◆ Exercise
Copy each line that contains the word "frame".

◆ Data excerpt
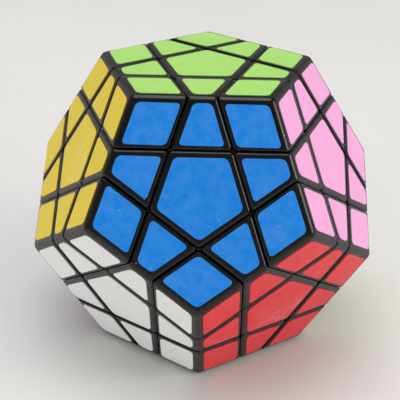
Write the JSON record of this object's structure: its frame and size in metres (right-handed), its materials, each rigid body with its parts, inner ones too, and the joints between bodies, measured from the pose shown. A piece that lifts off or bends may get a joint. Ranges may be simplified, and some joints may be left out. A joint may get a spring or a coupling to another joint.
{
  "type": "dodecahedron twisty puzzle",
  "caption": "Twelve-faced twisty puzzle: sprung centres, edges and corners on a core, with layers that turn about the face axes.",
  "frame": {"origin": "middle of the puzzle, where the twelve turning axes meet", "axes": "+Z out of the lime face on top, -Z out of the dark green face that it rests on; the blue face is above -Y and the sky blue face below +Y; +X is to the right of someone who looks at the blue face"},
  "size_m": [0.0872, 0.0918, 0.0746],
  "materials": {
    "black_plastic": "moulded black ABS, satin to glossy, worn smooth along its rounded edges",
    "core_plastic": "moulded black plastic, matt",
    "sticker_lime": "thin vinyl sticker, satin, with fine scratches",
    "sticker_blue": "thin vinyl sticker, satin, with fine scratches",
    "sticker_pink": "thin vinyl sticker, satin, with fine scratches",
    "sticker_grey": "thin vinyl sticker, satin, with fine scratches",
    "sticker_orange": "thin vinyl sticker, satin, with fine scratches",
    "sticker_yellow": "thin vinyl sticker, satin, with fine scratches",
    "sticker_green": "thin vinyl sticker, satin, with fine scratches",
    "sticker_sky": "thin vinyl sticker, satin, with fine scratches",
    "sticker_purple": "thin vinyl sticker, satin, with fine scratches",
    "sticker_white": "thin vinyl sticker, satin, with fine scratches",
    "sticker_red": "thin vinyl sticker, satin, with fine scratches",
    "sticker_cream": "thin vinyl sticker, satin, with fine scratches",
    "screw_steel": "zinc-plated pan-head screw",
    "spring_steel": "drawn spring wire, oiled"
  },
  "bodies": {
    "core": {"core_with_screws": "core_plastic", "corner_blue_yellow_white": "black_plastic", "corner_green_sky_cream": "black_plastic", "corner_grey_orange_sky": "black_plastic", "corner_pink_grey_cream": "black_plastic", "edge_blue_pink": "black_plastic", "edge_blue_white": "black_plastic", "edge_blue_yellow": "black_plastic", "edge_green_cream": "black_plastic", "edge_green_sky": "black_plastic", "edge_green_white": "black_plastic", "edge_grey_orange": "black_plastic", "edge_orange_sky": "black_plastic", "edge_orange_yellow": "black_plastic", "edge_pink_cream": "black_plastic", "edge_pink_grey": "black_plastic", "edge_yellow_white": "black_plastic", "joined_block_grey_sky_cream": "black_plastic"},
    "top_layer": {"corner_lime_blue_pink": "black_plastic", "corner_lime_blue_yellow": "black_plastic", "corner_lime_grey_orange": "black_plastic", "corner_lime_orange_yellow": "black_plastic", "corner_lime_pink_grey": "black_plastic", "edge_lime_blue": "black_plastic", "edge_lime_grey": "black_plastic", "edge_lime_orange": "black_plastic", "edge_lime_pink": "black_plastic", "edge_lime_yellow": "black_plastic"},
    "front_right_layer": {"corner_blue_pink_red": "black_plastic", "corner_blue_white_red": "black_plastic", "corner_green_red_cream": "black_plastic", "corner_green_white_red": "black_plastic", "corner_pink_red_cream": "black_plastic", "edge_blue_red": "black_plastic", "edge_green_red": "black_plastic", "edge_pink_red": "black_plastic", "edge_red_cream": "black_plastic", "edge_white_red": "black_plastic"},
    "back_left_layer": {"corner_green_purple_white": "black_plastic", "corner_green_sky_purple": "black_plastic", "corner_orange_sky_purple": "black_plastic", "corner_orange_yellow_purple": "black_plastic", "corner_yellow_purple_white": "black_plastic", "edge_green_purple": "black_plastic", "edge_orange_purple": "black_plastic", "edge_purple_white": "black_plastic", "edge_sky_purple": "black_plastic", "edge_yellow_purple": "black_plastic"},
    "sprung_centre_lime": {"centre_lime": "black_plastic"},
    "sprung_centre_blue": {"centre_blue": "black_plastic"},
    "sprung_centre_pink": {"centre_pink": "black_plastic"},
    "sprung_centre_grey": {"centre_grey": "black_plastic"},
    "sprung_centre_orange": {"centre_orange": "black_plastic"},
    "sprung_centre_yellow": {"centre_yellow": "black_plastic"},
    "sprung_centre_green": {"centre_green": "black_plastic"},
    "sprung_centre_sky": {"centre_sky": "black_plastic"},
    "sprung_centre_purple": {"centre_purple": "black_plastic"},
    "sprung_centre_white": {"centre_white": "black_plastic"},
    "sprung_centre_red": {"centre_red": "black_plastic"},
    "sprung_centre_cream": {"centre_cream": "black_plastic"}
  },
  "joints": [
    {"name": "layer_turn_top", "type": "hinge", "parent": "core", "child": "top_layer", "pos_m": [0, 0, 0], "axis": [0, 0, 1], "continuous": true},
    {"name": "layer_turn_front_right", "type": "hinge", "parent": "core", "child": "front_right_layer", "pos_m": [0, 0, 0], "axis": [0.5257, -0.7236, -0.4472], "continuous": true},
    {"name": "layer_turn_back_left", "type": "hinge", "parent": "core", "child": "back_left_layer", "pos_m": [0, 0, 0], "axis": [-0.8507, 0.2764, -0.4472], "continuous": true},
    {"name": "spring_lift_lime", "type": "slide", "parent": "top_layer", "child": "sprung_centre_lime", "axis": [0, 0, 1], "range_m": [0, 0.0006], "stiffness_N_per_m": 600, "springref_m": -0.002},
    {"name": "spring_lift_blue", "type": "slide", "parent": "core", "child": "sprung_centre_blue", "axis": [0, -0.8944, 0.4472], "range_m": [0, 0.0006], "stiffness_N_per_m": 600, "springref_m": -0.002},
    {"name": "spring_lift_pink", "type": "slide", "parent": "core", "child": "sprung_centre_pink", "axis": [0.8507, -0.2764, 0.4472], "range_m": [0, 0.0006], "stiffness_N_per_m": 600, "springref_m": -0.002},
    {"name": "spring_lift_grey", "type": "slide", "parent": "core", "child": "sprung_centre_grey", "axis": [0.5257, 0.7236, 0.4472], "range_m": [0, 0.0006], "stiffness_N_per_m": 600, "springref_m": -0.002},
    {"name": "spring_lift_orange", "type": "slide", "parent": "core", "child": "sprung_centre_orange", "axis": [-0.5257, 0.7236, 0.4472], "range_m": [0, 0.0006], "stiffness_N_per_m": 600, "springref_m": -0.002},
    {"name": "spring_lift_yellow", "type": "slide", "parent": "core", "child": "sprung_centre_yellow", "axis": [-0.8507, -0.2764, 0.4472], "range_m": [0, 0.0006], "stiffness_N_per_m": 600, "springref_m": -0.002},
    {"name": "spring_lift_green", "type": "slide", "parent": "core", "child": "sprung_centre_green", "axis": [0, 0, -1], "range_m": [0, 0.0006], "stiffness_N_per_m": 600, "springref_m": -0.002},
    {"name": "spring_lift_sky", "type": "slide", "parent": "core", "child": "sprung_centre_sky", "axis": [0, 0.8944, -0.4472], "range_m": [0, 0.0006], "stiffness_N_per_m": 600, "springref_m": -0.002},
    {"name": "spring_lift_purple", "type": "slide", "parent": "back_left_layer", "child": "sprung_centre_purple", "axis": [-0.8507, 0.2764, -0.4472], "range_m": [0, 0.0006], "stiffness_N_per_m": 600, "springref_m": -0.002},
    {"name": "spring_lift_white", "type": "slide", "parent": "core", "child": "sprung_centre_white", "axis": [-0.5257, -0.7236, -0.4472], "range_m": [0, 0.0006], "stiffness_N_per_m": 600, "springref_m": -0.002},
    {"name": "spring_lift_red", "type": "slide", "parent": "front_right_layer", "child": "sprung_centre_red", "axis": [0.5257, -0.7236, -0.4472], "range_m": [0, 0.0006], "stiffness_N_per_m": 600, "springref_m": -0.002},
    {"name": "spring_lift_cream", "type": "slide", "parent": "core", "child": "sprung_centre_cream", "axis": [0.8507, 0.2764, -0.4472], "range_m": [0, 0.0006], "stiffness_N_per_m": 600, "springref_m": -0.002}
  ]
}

◆ Response below
Write the JSON record of this object's structure: its frame and size in metres (right-handed), its materials, each rigid body with its parts, inner ones too, and the joints between bodies, measured from the pose shown. A piece that lifts off or bends may get a joint. Ranges may be simplified, and some joints may be left out. A joint may get a spring or a coupling to another joint.
  "frame": {"origin": "middle of the puzzle, where the twelve turning axes meet", "axes": "+Z out of the lime face on top, -Z out of the dark green face that it rests on; the blue face is above -Y and the sky blue face below +Y; +X is to the right of someone who looks at the blue face"},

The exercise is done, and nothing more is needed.